There’s a mountain of bullish evidence supporting an upside resolution in gold.
But gold hasn’t broken out. Not yet!
Gold has been running this race for months… at least, that’s how it feels.
Perhaps it’s simply making its way to the starting line…
I believe that’s the best way to view gold and precious metals at this stage of the game. Before I get ahead of myself – marking a series of upside objectives – I want to highlight a key level that defines my intermediate- and near-term risks…
Last week, gold futures came within five dollars of breaking to new highs:
Close, but no cigar.
There’s still plenty of overhead supply at those former highs at approximately 2,089. But bulls remain in control based on the bullish momentum regime and the clear uptrend off the October 2022 lows.
The three-point bearish divergence on the 14-day RSI might not paint the most bullish picture. You could even argue the momentum divergence increases the likelihood of a correction.
But I want to give the bulls the benefit of the doubt as long as price holds above the April pivot lows at approximately 1,980.
I must always know where I’m wrong – and that’s my level.
Downside risks kick in if the bulls fail to sustain prices above those former lows. My short- to intermediate-term bias turns neutral for gold futures on a close below that level.
Meanwhile, it’s no secret I like gold mining stocks.
Check out the Gold Miners ETF $GDX versus the S&P 500 $SPY ratio overlaid with the Gold ETF $GLD:
I see a potential catch-up trade for the GDX/SPY ratio at first glance. But GDX’s relative strength largely depends on gold’s uptrend.

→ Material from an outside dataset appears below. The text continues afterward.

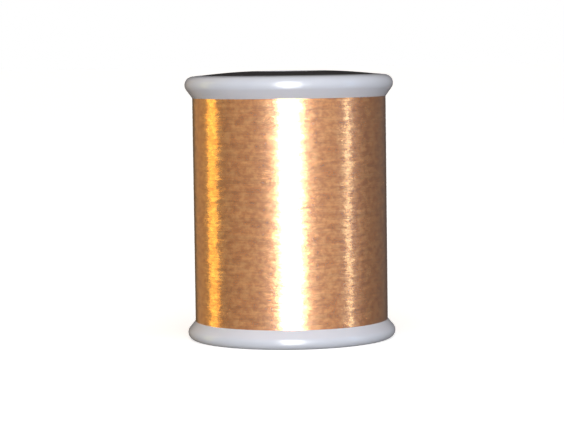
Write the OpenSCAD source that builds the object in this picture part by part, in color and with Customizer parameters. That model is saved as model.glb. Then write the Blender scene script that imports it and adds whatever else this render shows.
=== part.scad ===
// Spool of fine thread: a plain core between two bead-rimmed flanges, wound almost full.
// +Z runs up the spool's axis, and the origin is the centre of the bottom face.

/* [Overall] */
// Overall height
spool_h = 36; // [30:0.5:60]
// Outside diameter of the flanges
flange_d = 28; // [27.5:0.5:34]
// Diameter of the wound thread
winding_d = 26; // [20:0.5:26.5]

/* [Core] */
// Diameter of the hole for the spool pin
bore_d = 7; // [6:0.1:7.4]
// Outside diameter of the sleeve that lines the hole
sleeve_d = 9; // [8.6:0.1:9]
// Outside diameter of the barrel that the thread is wound on
barrel_d = 12.5; // [12.4:0.1:14]
// Wall of the barrel
barrel_wall = 1; // [0.8:0.05:1]

/* [Flanges] */
// Thickness of the top flange, from its rim's end to the flat inner face
top_t = 3.4; // [3.2:0.1:4.5]
// Radius of the top flange's rounded rim
top_rim_r = 1.15; // [1:0.05:1.4]
// Slope of the top flange's flare between the rim and the thread, in degrees
top_flare_angle = 54; // [48:1:60]
// Thickness of the bottom flange
bottom_t = 2.9; // [2.8:0.1:4]
// Radius of the bottom flange's rounded rim
bottom_rim_r = 0.95; // [0.8:0.05:1.1]
// Slope of the bottom flange's flare, in degrees
bottom_flare_angle = 50; // [46:1:56]
// How far the top end rises in a shallow cone from its rim to its middle
crown = 0.6; // [0:0.1:1]
// Length of the spigot that plugs into the barrel
spigot_l = 5; // [3:0.5:9]
// Ribs in the hollow outer side
rib_count = 6; // [3:1:10]
// Lugs that key each flange to the barrel
lug_count = 4; // [2:1:6]

/* [Thread slit] */
// Width of the slit that holds the thread's end
slit_w = 0.35; // [0.2:0.05:0.6]
// How deep the slit is cut into the rim
slit_depth = 1.3; // [0.8:0.1:1.5]
// Where the slit is around the top flange, in degrees from +X
slit_angle = 118; // [0:1:359]

/* [Labels] */
// Diameter of the round label on each end
label_d = 24; // [20:0.5:24]
// Thickness of a label
label_t = 0.22; // [0.1:0.02:0.4]

/* [Hidden] */
$fn = 96;

nudge = 0.01;               // overlap that keeps a cut or a join clean
free_gap = 0.02;            // gap between pieces that only lie against each other
label_drop = 0.02;          // how far a label lies below the end face
label_gap = 0.1;            // gap between a label and the wall around it
collar_w = 0.7;             // wall of the collar around the sleeve
lip_w = 0.6;                // how far each end's lip reaches over the sleeve
lip_t = 0.8;                // thickness of that lip
edge_chamfer = 0.3;         // chamfer on the hole and the spigots
ledge_w = 0.6;              // ledge that carries a label's outer edge
hub_ledge_w = 1.2;          // ledge that carries its inner edge
pocket_floor_t = 1.2;       // plastic left between a pocket and the thread
rib_w = 0.9;
lug_w = 1.5;
lug_h = 1.2;
slit_mouth = 0.9;           // side of the square cut that flares the slit's mouth

flange_r = flange_d / 2;
winding_r = winding_d / 2;
bore_r = bore_d / 2;
sleeve_r = sleeve_d / 2;
barrel_r = barrel_d / 2;
spigot_r = barrel_r - barrel_wall;
collar_r = sleeve_r + collar_w;
label_r = label_d / 2;
recess_t = label_t + label_drop;
recess_r = label_r + label_gap;
upper_face_z = spool_h - crown - top_t;

// Thickness, rim radius and flare slope of each flange.
top_shape = [top_t, top_rim_r, top_flare_angle];
bottom_shape = [bottom_t, bottom_rim_r, bottom_flare_angle];

function thickness(shape) = shape[0];
function rim(shape) = shape[1];
function slope(shape) = shape[2];
function rim_center_r(shape) = flange_r - rim(shape);
function flare_start_r(shape) = rim_center_r(shape) + rim(shape) * sin(slope(shape));
function flare_start_z(shape) = rim(shape) + rim(shape) * cos(slope(shape));
function flare_end_r(shape) =
    flare_start_r(shape) - (thickness(shape) - flare_start_z(shape)) / tan(slope(shape));

module tube(outer_r, inner_r, h) {
    difference() {
        cylinder(r = outer_r, h = h);
        translate([0, 0, -nudge])
            cylinder(r = inner_r, h = h + 2 * nudge);
    }
}

// Spaces count children evenly around the axis.
module around(count) {
    for (i = [0 : count - 1])
        rotate(i * 360 / count)
            children();
}

// Half section of a flange lying on its end face: the end rises by crown_h from a flat middle
// to the rounded rim, and the flare leads up from the rim to the inner face.
module flange_section(shape, crown_h) {
    inner_face_z = crown_h + thickness(shape);
    polygon([
        [0, 0],
        [collar_r, 0],
        [rim_center_r(shape), crown_h],
        [flare_start_r(shape), crown_h + flare_start_z(shape)],
        [flare_end_r(shape), inner_face_z],
        [0, inner_face_z]
    ]);
    translate([rim_center_r(shape), crown_h + rim(shape)])
        circle(r = rim(shape));
}

// Section of a ring that follows the end face, from depth near to depth far below it.
module end_ring_section(inner_r, outer_r, near, far, crown_h) {
    fall = crown_h / (rim_center_r(top_shape) - collar_r);
    inner_z = (inner_r - collar_r) * fall;
    outer_z = (outer_r - collar_r) * fall;
    polygon([
        [inner_r, inner_z + near],
        [outer_r, outer_z + near],
        [outer_r, outer_z + far],
        [inner_r, inner_z + far]
    ]);
}

// Ring that plugs into the barrel, standing on the inner face.
module spigot() {
    translate([0, 0, -nudge])
        cylinder(r = spigot_r, h = spigot_l - edge_chamfer + nudge);
    translate([0, 0, spigot_l - edge_chamfer])
        cylinder(r1 = spigot_r, r2 = spigot_r - edge_chamfer, h = edge_chamfer);
}

// Blocks at the foot of the spigot, and the same blocks as notches in the barrel's ends.
module lugs() {
    intersection() {
        around(lug_count)
            translate([0, -lug_w / 2, 0])
                cube([barrel_r, lug_w, lug_h]);
        tube(barrel_r, spigot_r - nudge, lug_h);
    }
}

// Hollows between the ribs, open towards the end face.
module pockets(depth) {
    difference() {
        tube(recess_r - ledge_w, collar_r + hub_ledge_w, depth);
        around(rib_count)
            translate([0, -rib_w / 2, -nudge])
                cube([flange_r, rib_w, depth + 2 * nudge]);
    }
}

// One flange lying on its end face.
module flange(shape, crown_h) {
    inner_face_z = crown_h + thickness(shape);
    difference() {
        union() {
            rotate_extrude()
                flange_section(shape, crown_h);
            translate([0, 0, inner_face_z]) {
                spigot();
                translate([0, 0, -nudge])
                    lugs();
            }
        }
        translate([0, 0, lip_t])
            cylinder(r = sleeve_r, h = inner_face_z + spigot_l);
        translate([0, 0, -nudge])
            cylinder(r = sleeve_r - lip_w, h = lip_t + 2 * nudge);
        translate([0, 0, -nudge])
            cylinder(r1 = sleeve_r - lip_w + edge_chamfer, r2 = sleeve_r - lip_w, h = edge_chamfer);
        rotate_extrude()
            end_ring_section(collar_r, recess_r, -nudge, recess_t, crown_h);
        pockets(inner_face_z - pocket_floor_t);
    }
}

// Narrow slit across the rim with a flared mouth.
module thread_slit() {
    cut_h = crown + top_t + 2 * nudge;
    rotate(slit_angle) {
        translate([flange_r - slit_depth, -slit_w / 2, -nudge])
            cube([slit_depth + 1, slit_w, cut_h]);
        translate([flange_r + slit_mouth / 3, 0, -nudge])
            rotate(45)
                translate([-slit_mouth / 2, -slit_mouth / 2, 0])
                    cube([slit_mouth, slit_mouth, cut_h]);
    }
}

// Ring label just below an end face, given as lying at the bottom end.
module end_label(crown_h) {
    rotate_extrude()
        end_ring_section(collar_r + free_gap, label_r, label_drop, recess_t, crown_h);
}

// Turns an end piece over and puts it at the top end.
module at_top() {
    translate([0, 0, spool_h])
        mirror([0, 0, 1])
            children();
}

module barrel() {
    color("whitesmoke")
        difference() {
            translate([0, 0, bottom_t])
                tube(barrel_r, spigot_r, upper_face_z - bottom_t);
            translate([0, 0, bottom_t - nudge])
                lugs();
            translate([0, 0, upper_face_z - lug_h + nudge])
                lugs();
        }
}

module pin_sleeve() {
    sleeve_h = spool_h - 2 * lip_t;
    color("white")
        translate([0, 0, lip_t])
            difference() {
                tube(sleeve_r, bore_r, sleeve_h);
                translate([0, 0, -nudge])
                    cylinder(r1 = bore_r + edge_chamfer, r2 = bore_r, h = edge_chamfer);
                translate([0, 0, sleeve_h - edge_chamfer + nudge])
                    cylinder(r1 = bore_r, r2 = bore_r + edge_chamfer, h = edge_chamfer);
            }
}

module top_flange() {
    color("ghostwhite")
        at_top()
            difference() {
                flange(top_shape, crown);
                thread_slit();
            }
}

module bottom_flange() {
    color("ghostwhite")
        flange(bottom_shape, 0);
}

// The space between the flanges, out to the rims, with a small gap at each flange.
module winding_space() {
    low_z = bottom_t + free_gap;
    low_rim_z = flare_start_z(bottom_shape) + free_gap;
    high_z = upper_face_z - free_gap;
    high_rim_z = upper_face_z + top_t - flare_start_z(top_shape) - free_gap;
    polygon([
        [0, low_z],
        [flare_end_r(bottom_shape), low_z],
        [flare_start_r(bottom_shape), low_rim_z],
        [flare_start_r(top_shape), high_rim_z],
        [flare_end_r(top_shape), high_z],
        [0, high_z]
    ]);
}

// The wound thread as one ring, from the barrel out to its own diameter.
module thread_winding() {
    start_r = barrel_r + free_gap;
    color("peru")
        rotate_extrude()
            intersection() {
                winding_space();
                translate([start_r, 0])
                    square([winding_r - start_r, spool_h]);
            }
}

module top_label() {
    color("dimgray")
        at_top()
            end_label(crown);
}

module bottom_label() {
    color("gainsboro")
        end_label(0);
}

barrel();
pin_sleeve();
top_flange();
bottom_flange();
thread_winding();
top_label();
bottom_label();
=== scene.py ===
import math

import bmesh
import bpy
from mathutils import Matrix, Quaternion, Vector


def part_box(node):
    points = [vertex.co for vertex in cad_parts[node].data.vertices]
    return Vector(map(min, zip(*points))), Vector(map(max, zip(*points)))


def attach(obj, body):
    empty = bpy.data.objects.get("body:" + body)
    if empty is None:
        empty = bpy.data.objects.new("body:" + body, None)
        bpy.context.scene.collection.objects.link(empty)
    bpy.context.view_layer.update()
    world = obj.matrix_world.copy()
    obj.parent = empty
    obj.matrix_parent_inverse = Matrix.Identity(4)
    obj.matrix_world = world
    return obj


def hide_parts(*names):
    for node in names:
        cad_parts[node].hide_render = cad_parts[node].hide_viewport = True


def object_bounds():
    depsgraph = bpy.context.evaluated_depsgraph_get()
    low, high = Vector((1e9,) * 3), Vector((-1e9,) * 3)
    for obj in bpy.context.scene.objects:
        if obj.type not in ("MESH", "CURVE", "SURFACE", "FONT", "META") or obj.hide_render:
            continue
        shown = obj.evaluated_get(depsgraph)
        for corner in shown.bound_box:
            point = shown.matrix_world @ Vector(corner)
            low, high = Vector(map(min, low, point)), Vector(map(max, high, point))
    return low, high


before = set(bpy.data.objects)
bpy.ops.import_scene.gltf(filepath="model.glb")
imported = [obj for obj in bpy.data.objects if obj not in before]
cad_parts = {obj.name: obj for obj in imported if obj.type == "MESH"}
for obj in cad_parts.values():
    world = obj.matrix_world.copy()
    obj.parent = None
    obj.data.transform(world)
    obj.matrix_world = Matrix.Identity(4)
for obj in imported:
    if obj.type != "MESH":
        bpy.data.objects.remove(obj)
cadBounds = [list(corner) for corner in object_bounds()]
print("frame loaded:", sorted(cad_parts))

mm = 0.001
spoolHeight = cadBounds[1][2]
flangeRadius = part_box("bottom_flange")[1].x
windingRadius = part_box("thread_winding")[1].x
middle = Vector((0, 0, spoolHeight / 2))
mergeDistance = 0.0005 * mm    # for points that a lathe or a Boolean leaves in one place
cutterHeight = 6 * mm          # more than any of the flanges' cuts


cameraSetup = {
    "distance": 300 * mm,      # from the spool's axis
    "height": 38.3 * mm,
    "pan": -0.215,             # degrees, towards +X
    "tilt": 4.05,              # degrees, looking down
    "roll": -0.77,
    "lens": 142.3,             # millimetres on a 36 mm sensor
}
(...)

I doubt GDX is outperforming the broader market if gold is trading below 1,980. On the flip side, I doubt gold futures are printing new all-time highs if the GDX/SPY ratio rolls over. It works both ways.
Where am I wrong, and what are the risks?
I’m monitoring the GDX/SPY ratio for signs of a near-term reversal, indicating potential weakness ahead for gold.
Nevertheless, I like buying gold mining stocks – but only the strongest!
Gold Fields $GFI provides a prime example:
I reiterated GFI in last week’s commodity post since it was breaking out of a reversal pattern.
GFI is not only completing a decade-long base, but it’s also printing fresh 17-year highs relative to GDX. These are the types of mining stocks I want to buy.
Buy the strongest, and sell the weakest.
There are plenty of names carving out tradeable lows. If gold enters a new secular bull market – and I believe it will – those names will present ample trading opportunities.
For now, I’m long GFI if it’s above 16, with an initial objective of 24.50 and a secondary target of 38. To be clear: I want nothing to do with GFI if it closes below 16.
It might be too early to celebrate a new secular bull run in gold. But it’s not too early to prepare. That means buying fresh breakouts in the strongest mining stocks while waiting for the underlying rocks to digest overhead supply.